After a little behind the scenes data exploration, I found that the relationship between the log of processing time, number of points, viewing distance, and number of cores can be pretty well explained with a linear model:

# run linear model
mod <- lm(log(time) ~ npts + view.dist + cores, data = df.par)

# set up plot
par(mar = c(5,5,1,1), las = 1)

# define x and y
x <- log(df.par$time)
y <- predict(mod)
ax.min <- min(c(y, x))
ax.max <- max(c(y, x))
ax.lim <- c(ax.min, ax.max)

# plot predicted vs. observed
col <- rep(2, nrow(df.par))
col[df.par$scope == "omnidir"] <- 4
plot(y ~ x, xlim = ax.lim, ylim = ax.lim,
     pch = 16, col = col, xlab = "log(Observed Time)",
     ylab = "log(Predicted Time)")
grid()
lines(x = c(-100000,100000),
      y = c(-100000,100000), col = "lightgray")
mod.pred.obs <- lm(y ~ x)
abline(mod.pred.obs, lwd = 2)
r2 <- paste0("rsq = ", round(summary(mod.pred.obs)$adj.r.squared, 2))
legend("bottomright", legend = r2, bty = "n", x.intersp = 0)
legend("topleft", legend = c("directional", "omnidir"), pch = 16, col = c(2,4))

Pretty impressive predictive power! But clearly the omnidirectional cases are being somewhat underpredicted. If I tested more directional parameters (e.g., wider FOVs), I could add that in as a predictor variable, but being able to explain 87% of variance without that distinction is still pretty impressive. So, we now have some semblance of a processing time predictive equation. Using the coefficients from that log regression, and applying the exponential function to both sides of the equation to get a prediction in seconds, we get:

\[ t=e^{\alpha + \beta_{1}p+\beta_{2}d+\beta_{3}c} \]

where \(t\) is time in seconds, \(p\) is the number of points, \(d\) is the viewing distance in number of pixels, \(c\) is the number of cores, and \(\alpha\), \(\beta_{1}\), \(\beta_{2}\), and \(\beta_{3}\) are all model coefficients, defined as follows:

  • \(\alpha\) = 4.4291754
  • \(\beta_{1}\) = 0.0024576
  • \(\beta_{2}\) = 0.0022904
  • \(\beta_{3}\) = -0.0868244

This can be used to make predictions, distilling down the approximate effects of adding cores with different input parameters.
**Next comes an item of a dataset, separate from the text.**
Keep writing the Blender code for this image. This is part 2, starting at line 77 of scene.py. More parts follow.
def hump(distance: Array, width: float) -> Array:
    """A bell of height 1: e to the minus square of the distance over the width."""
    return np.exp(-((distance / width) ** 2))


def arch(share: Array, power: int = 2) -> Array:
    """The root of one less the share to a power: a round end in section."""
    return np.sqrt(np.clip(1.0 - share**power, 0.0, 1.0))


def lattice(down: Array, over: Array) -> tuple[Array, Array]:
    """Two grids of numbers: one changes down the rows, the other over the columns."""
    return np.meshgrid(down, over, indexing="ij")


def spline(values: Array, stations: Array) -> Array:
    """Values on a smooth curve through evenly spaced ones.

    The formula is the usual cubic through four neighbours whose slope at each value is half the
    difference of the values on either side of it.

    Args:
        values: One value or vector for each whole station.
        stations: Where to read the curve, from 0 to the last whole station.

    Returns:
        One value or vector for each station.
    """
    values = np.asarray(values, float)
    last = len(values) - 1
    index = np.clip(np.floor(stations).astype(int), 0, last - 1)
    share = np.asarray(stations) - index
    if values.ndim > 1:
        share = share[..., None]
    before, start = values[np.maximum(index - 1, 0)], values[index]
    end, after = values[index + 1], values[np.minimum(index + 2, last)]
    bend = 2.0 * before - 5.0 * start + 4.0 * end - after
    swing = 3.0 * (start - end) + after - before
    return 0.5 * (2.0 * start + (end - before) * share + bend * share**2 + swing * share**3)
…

For example, if we had 500 points and a viewing distance of 500 meters, here is how adding cores might speed things up:

# create prediction function
pred.fun <- function(p,d,c){
  t <- exp(coef(mod)[[1]] + 
             coef(mod)[[2]] * p +
             coef(mod)[[3]] * d +
             coef(mod)[[4]] * c)
  return(t)
}

# predict for 1-10 cores
cs <- seq(1,10)
ts <- pred.fun(500,500,cs)

# set up plot
par(mar = c(5,5,1,5), las = 1)

# plot time vs. cores
plot(ts ~ cs, type = "l", col = 2, lwd = 2, xlab = "Cores",
     ylab = NA, yaxt = "n")
axis(2, col.axis = 2)
mtext("Time (s)", 2, 2.5, col = 2, las = 0)

# plot percent speed improvement vs. cores
imps <- 100 * ((ts[1] - ts) / ts[1])
par(new = T)
plot(imps ~ cs, type = "l", col = 4, lwd = 2, xlab = NA, xaxt = "n",
     ylab = NA, yaxt = "n")
axis(4, col.axis = 4)
mtext("% Improvement", 4, 2.5, col = 4, las = 0)
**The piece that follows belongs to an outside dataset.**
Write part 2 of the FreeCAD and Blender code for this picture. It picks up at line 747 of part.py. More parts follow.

We can see that the effect of adding cores tends to level off a bit. We can get into the extrapolation world and try to see at what point the relationship would truly flatten out… Let’s see if we leveraged all 36 cores of RDSH2 how things would play out:

# predict for 1-36 cores
cs <- seq(1,36)
ts <- pred.fun(500,500,cs)

# set up plot
par(mar = c(5,5,1,5), las = 1)

# plot time vs. cores
plot(ts ~ cs, type = "l", col = 2, lwd = 2, xlab = "Cores",
     ylab = NA, yaxt = "n")
axis(2, col.axis = 2)
mtext("Time (s)", 2, 2.5, col = 2, las = 0)
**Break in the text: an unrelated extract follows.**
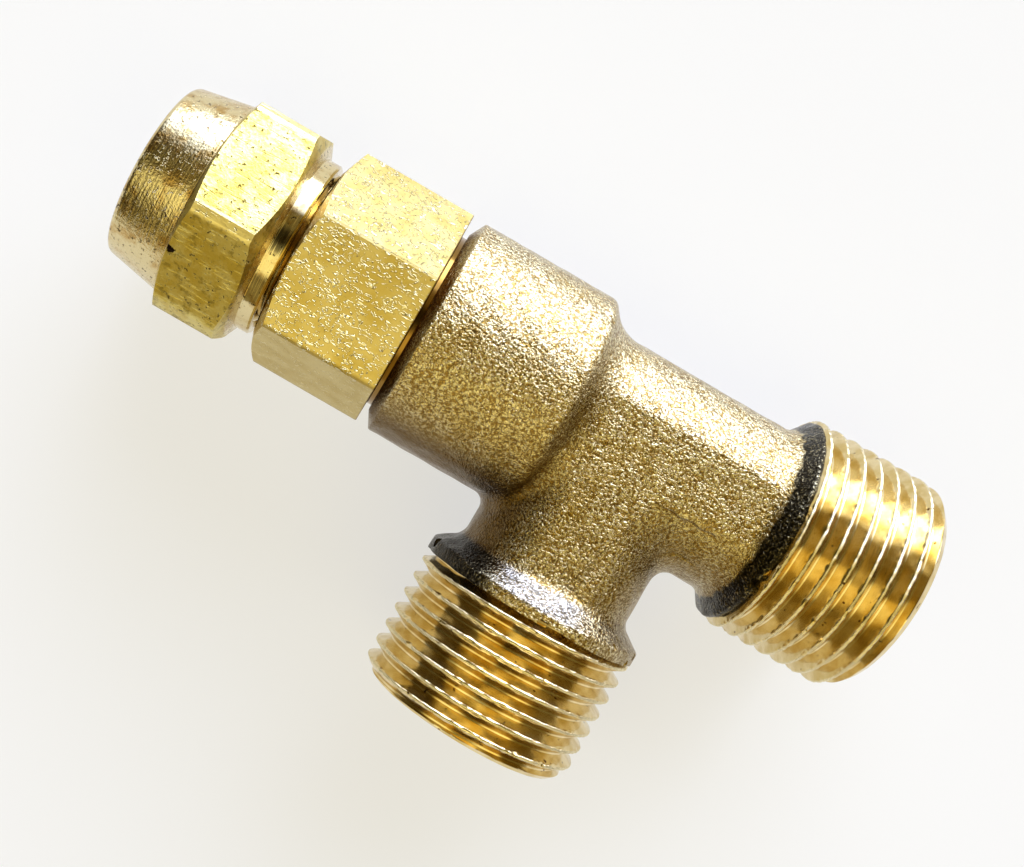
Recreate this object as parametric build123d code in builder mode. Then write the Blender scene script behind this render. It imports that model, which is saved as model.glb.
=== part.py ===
from build123d import *
import math
import os

# Non-return valve for an air compressor, brass, in millimetres.
# The straight run lies along X: tube nut at -X, tank thread at +X.
# The branch points to -Y. The origin is on the run's axis, where the tank thread begins.

# Parallel pipe thread of both body ends
thread_major_r = 8.3
thread_pitch = 1.337
thread_depth = 0.856
thread_flank_deg = 27.5
thread_end_bevel = 0.85

# Forged tee
tank_thread_length = 9.9
tank_thread_to_branch = 11.6
branch_thread_length = 9.7
branch_reach = 23.4
stem_under_root = 0.844
flare_length = 1.15
tank_collar_under_thread = 0.25
tank_collar_land = 0.15
branch_collar_over_thread = 0.06
branch_collar_land = 0.9
barrel_over_thread = 0.17
barrel_end_to_branch = 5.7
barrel_to_branch = 17.1
shoulder_length = 1.6
shoulder_round = 0.6
shoulder_root_round = 1.0
barrel_rim_depth = 1.25
barrel_rim_length = 0.65
forge_land_depth = 0.4
land_edge_tolerance = 0.1
inner_corner_round = 1.3
barrel_corner_share = 0.55

# Passages and valve chamber
passage_wall = 2.2
passage_mouth_bevel = 0.6
chamber_under_thread = 0.45
chamber_floor_to_branch = 2.9
oring_pocket_wall = 1.92
oring_pocket_depth = 0.98

# Adapter between the tube nut and the body
adapter_hex_under_barrel = 1.94
adapter_hex_turn_deg = -18.6
adapter_hex_length = 9.4
adapter_bevel_deg = 22.0
hex_face_inset = 0.6
washer_face_inset = 0.64
washer_face_length = 0.4
oring_pocket_step = 0.6
bonnet_spigot_length = 5.5
bonnet_neck_under_thread = 0.45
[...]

# plot percent speed improvement vs. cores
imps <- 100 * ((ts[1] - ts) / ts[1])
par(new = T)
plot(imps ~ cs, type = "l", col = 4, lwd = 2, xlab = NA, xaxt = "n",
     ylab = NA, yaxt = "n")
axis(4, col.axis = 4)
mtext("% Improvement", 4, 2.5, col = 4, las = 0)

Pretty marginal gains towards the high end there. In any case, improvement is still improvement!

Conclusions

It seems pretty clear to me that parallelization is worthwhile for calculate_vi(), even if the gains are somewhat muted at high core counts.